> EXERCISE AIM: Copy the data exactly from the line that contains "laid(shape) for name, shape" through the line that contains "for node in", keeping both end lines and leaving out everything else.

_ _ _

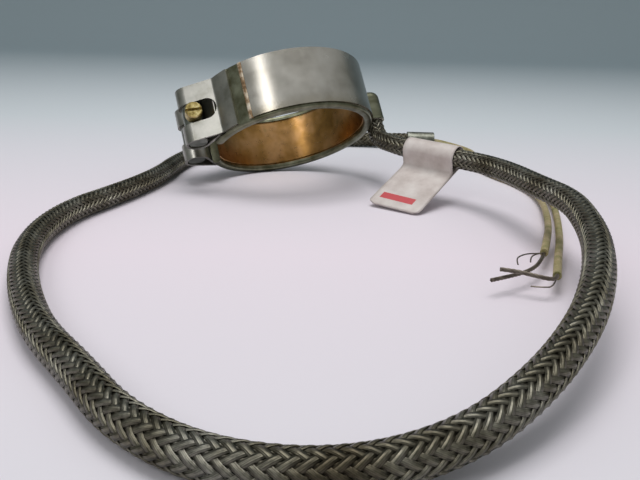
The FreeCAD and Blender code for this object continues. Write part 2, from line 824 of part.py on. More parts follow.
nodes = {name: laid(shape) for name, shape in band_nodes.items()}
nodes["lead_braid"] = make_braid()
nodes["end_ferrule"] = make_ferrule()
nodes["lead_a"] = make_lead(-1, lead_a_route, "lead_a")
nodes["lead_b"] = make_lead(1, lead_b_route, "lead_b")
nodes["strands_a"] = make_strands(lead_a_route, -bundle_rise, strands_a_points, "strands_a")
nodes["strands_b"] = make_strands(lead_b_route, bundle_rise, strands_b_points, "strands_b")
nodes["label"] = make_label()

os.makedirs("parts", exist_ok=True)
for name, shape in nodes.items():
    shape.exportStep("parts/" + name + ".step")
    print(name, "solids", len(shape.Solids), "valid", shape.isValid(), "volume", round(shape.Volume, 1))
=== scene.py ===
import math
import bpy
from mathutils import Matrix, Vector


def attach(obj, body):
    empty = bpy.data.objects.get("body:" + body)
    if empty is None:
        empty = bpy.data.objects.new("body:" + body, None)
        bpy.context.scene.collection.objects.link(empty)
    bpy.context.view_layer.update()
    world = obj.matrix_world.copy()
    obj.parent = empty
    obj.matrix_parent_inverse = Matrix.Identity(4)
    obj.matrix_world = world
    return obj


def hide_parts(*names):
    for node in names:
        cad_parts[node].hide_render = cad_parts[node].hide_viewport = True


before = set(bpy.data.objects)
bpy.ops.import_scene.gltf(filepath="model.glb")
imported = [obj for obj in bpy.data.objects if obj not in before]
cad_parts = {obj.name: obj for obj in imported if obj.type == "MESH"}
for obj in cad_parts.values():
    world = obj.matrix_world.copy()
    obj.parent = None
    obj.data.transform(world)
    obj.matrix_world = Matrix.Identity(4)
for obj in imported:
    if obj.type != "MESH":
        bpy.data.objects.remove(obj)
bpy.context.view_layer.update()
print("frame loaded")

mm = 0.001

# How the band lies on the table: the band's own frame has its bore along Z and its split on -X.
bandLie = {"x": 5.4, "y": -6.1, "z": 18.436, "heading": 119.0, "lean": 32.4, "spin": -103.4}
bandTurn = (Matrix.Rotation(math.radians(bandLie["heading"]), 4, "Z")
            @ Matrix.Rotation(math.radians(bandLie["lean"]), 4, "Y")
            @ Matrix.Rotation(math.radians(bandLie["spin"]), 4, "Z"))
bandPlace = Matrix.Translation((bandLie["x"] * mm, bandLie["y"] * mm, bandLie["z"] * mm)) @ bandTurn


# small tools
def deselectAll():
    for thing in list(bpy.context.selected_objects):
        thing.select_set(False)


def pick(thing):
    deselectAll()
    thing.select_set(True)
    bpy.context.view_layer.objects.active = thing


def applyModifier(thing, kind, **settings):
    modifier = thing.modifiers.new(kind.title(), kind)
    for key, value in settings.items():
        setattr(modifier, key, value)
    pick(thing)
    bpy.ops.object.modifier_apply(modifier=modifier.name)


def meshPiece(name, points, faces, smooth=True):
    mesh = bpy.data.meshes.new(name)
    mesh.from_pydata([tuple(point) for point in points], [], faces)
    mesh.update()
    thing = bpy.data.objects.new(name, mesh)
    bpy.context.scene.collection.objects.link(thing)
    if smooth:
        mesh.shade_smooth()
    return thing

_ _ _

> REPLY TO THE TASK:
nodes = {name: laid(shape) for name, shape in band_nodes.items()}
nodes["lead_braid"] = make_braid()
nodes["end_ferrule"] = make_ferrule()
nodes["lead_a"] = make_lead(-1, lead_a_route, "lead_a")
nodes["lead_b"] = make_lead(1, lead_b_route, "lead_b")
nodes["strands_a"] = make_strands(lead_a_route, -bundle_rise, strands_a_points, "strands_a")
nodes["strands_b"] = make_strands(lead_b_route, bundle_rise, strands_b_points, "strands_b")
nodes["label"] = make_label()

os.makedirs("parts", exist_ok=True)
for name, shape in nodes.items():
    shape.exportStep("parts/" + name + ".step")
    print(name, "solids", len(shape.Solids), "valid", shape.isValid(), "volume", round(shape.Volume, 1))
=== scene.py ===
import math
import bpy
from mathutils import Matrix, Vector


def attach(obj, body):
    empty = bpy.data.objects.get("body:" + body)
    if empty is None:
        empty = bpy.data.objects.new("body:" + body, None)
        bpy.context.scene.collection.objects.link(empty)
    bpy.context.view_layer.update()
    world = obj.matrix_world.copy()
    obj.parent = empty
    obj.matrix_parent_inverse = Matrix.Identity(4)
    obj.matrix_world = world
    return obj


def hide_parts(*names):
    for node in names:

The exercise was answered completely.